List colleges/universities attended:
School Location Dates Major(s)/Minor(s) Degree(s)
IV. EMPLOYMENT/VOLUNTEER EXPERIENCE
Attach a resume that includes information regarding current and past employment or volunteer experience, including employer/volunteer organization, term, and your duties (include experience you have had working within the community or with low-income communities).
V. LETTERS OF RECOMMENDATION
You are required to submit two letters of recommendation, with at least one being from a professor. Both letters should come from those persons most familiar with your community activities, employment, career interests and/or your academic work. Letters can be submitted separate from your application. (It will help strengthen your application if you provide a copy of the program description to the persons writing your letters)
The letters can be sent separate from the other parts of your application but please follow up directly with those persons you have asked to right the letter to make sure they actually send in.
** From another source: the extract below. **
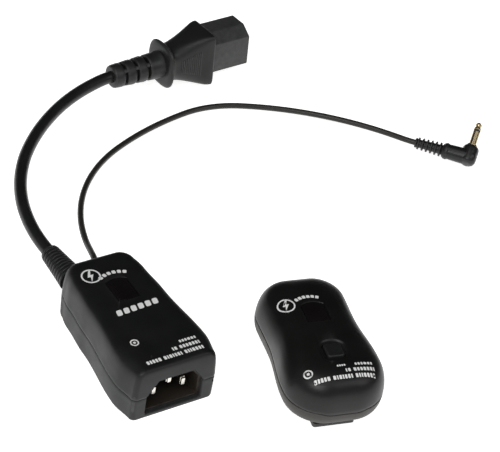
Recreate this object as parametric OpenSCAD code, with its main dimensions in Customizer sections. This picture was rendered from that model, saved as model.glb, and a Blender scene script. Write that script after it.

A copy of unofficial or official college transcripts must be submitted with your application. Many universities allow you to download an unofficial transcript. Please ensure that you mail in a transcript that is in a readable format.
Applications will not be considered complete until all the above information is provided. If there are circumstances that inhibit completion of the application in a timely manner, please contact the Program Director at the number or email listed in the initial part of the application instructions.
I hereby certify that all of the information included in this application is complete and accurate.